STATED TASK :: Set down, please, exactly the lines below that run from the line with "placed() gun_shell_left();" to the line with "if empty is", both lines included.

----------

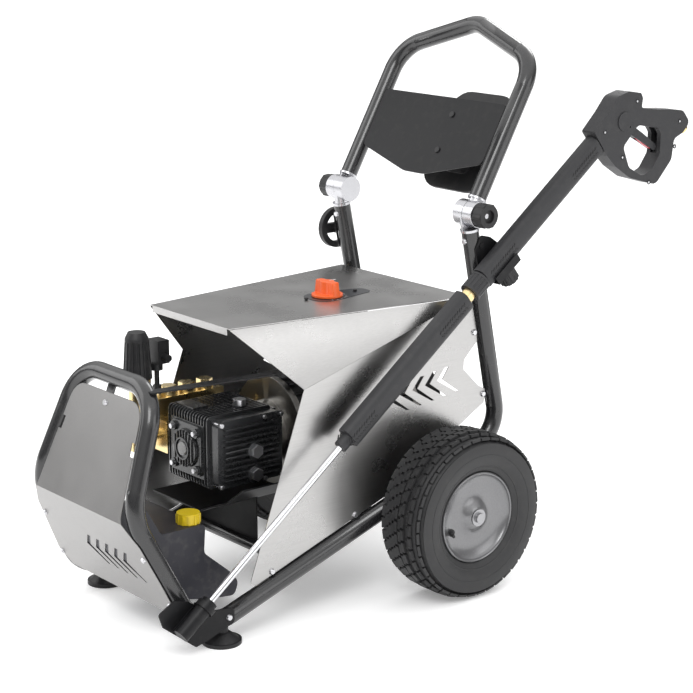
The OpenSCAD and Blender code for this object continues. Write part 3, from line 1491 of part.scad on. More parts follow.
placed() front_hoop();
placed() side_rail_left();
placed() side_rail_right();
placed() cross_tubes();
placed() axle();
placed() feet();
placed() base_plate();
placed() front_panel();
placed() frame_fasteners();
placed() hood_top();
placed() side_panel_left();
placed() side_panel_right();
placed() hood_brace();
placed() switch_label();
placed() switch_knob();
placed() switch_body();
placed() motor_housing();
placed() motor_shields();
placed() fan_cover();
placed() motor_fan();
placed() rotor();
placed() motor_bearings();
placed() crankcase();
placed() crankcase_cover();
placed() bearing_cover();
placed() pump_screws();
placed() plungers();
placed() pump_head();
placed() valve_caps();
placed() unloader_valve();
placed() regulator_knob();
placed() pressure_switch();
placed() detergent_tank();
placed() tank_cap();
placed() lower_elbows();
placed() upper_elbows();
placed() elbow_knob_left();
placed() elbow_knob_right();
placed() handle_tube();
placed() handle_panel();
placed() hose_hook();
placed() tyre_left();
placed() tyre_right();
placed() rim_left();
placed() rim_right();
placed() lance_holder();
placed() holder_knob();
placed() lance_socket();
placed() cable_hook();
placed() lance_pipe();
placed() lance_nozzle();
placed() lance_nipple();
placed() lance_sleeve();
placed() coupling_nut();
placed() gun_sleeve();
placed() gun_shell_left();
placed() gun_shell_right();
placed() gun_valve();
placed() trigger();
placed() trigger_latch();
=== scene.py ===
"""High-pressure cleaner on a two-wheel trolley: finishes, refined parts and studio."""

import json
import logging
import math
from dataclasses import dataclass, field
from enum import Enum

import bmesh
import bpy
from mathutils import Matrix, Vector


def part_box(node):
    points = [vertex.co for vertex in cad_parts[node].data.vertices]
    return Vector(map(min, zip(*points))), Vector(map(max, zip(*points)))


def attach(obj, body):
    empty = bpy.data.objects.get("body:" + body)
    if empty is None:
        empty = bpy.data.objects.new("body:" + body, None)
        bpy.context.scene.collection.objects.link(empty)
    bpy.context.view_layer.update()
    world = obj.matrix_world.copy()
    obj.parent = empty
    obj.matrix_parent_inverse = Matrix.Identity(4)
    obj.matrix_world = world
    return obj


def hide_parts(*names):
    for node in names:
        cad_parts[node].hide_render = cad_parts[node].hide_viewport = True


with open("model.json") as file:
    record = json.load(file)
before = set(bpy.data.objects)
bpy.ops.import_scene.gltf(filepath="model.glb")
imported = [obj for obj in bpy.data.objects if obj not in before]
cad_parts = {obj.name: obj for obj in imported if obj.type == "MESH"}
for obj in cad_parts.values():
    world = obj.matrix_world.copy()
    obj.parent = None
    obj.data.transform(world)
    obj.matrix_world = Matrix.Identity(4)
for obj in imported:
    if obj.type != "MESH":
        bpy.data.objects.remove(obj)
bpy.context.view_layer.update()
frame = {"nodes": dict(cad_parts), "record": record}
LOG = logging.getLogger("cleaner")
MM = 0.001
MERGE = 2e-6
FLAT = 0.6
BRUSH_STRETCH = 0.012
BUMP_DEPTH = 0.0004


class Texture(Enum):
    """Kinds of surface relief."""

    SMOOTH = "smooth"
    BRUSHED = "brushed"
    CAST = "cast"
    GRAIN = "grain"
    PEEL = "peel"


@dataclass(frozen=True)
class Finish:
    """One finish of the machine, from which a material is made."""

    name: str
    colour: tuple[float, float, float]
    roughness: float
    metallic: float = 0.0
    texture: Texture = Texture.SMOOTH
    relief: float = 0.1
    scale: float = 400.0
    coat: float = 0.0
    variation: float = 0.08
    dust: float = 0.12
    specular: float = 0.5

    def material(self, groups: "SurfaceGroups") -> bpy.types.Material:
        """Builds the material.

        Args:
            groups: The shared node groups.

        Returns:
            The finished material.
        """
        made = bpy.data.materials.new(self.name)
        made.use_nodes = True
        made.diffuse_color = (*self.colour, 1.0)
        tree = made.node_tree
        shader = tree.nodes["Principled BSDF"]
        shader.inputs["Metallic"].default_value = self.metallic
        shader.inputs["Coat Weight"].default_value = self.coat
        shader.inputs["Coat Roughness"].default_value = 0.12
        shader.inputs["Specular IOR Level"].default_value = self.specular
        where = tree.nodes.new("ShaderNodeTexCoord")
        surface = tree.nodes.new("ShaderNodeGroup")
        surface.node_tree = groups.surface
        surface.inputs["Colour"].default_value = (*self.colour, 1.0)
        surface.inputs["Roughness"].default_value = self.roughness
        surface.inputs["Variation"].default_value = self.variation
        surface.inputs["Dust"].default_value = self.dust
        relief = tree.nodes.new("ShaderNodeGroup")
        relief.node_tree = groups.relief[self.texture]
        relief.inputs["Scale"].default_value = self.scale
        relief.inputs["Strength"].default_value = self.relief
        tree.links.new(where.outputs["Object"], surface.inputs["Vector"])
        tree.links.new(where.outputs["Object"], relief.inputs["Vector"])
        tree.links.new(relief.outputs["Height"], surface.inputs["Grain"])
        tree.links.new(surface.outputs["Colour"], shader.inputs["Base Color"])
        tree.links.new(surface.outputs["Roughness"], shader.inputs["Roughness"])
        tree.links.new(relief.outputs["Normal"], shader.inputs["Normal"])
        return made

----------

THE SOLUTION ::
placed() gun_shell_left();
placed() gun_shell_right();
placed() gun_valve();
placed() trigger();
placed() trigger_latch();
=== scene.py ===
"""High-pressure cleaner on a two-wheel trolley: finishes, refined parts and studio."""

import json
import logging
import math
from dataclasses import dataclass, field
from enum import Enum

import bmesh
import bpy
from mathutils import Matrix, Vector


def part_box(node):
    points = [vertex.co for vertex in cad_parts[node].data.vertices]
    return Vector(map(min, zip(*points))), Vector(map(max, zip(*points)))


def attach(obj, body):
    empty = bpy.data.objects.get("body:" + body)
    if empty is None:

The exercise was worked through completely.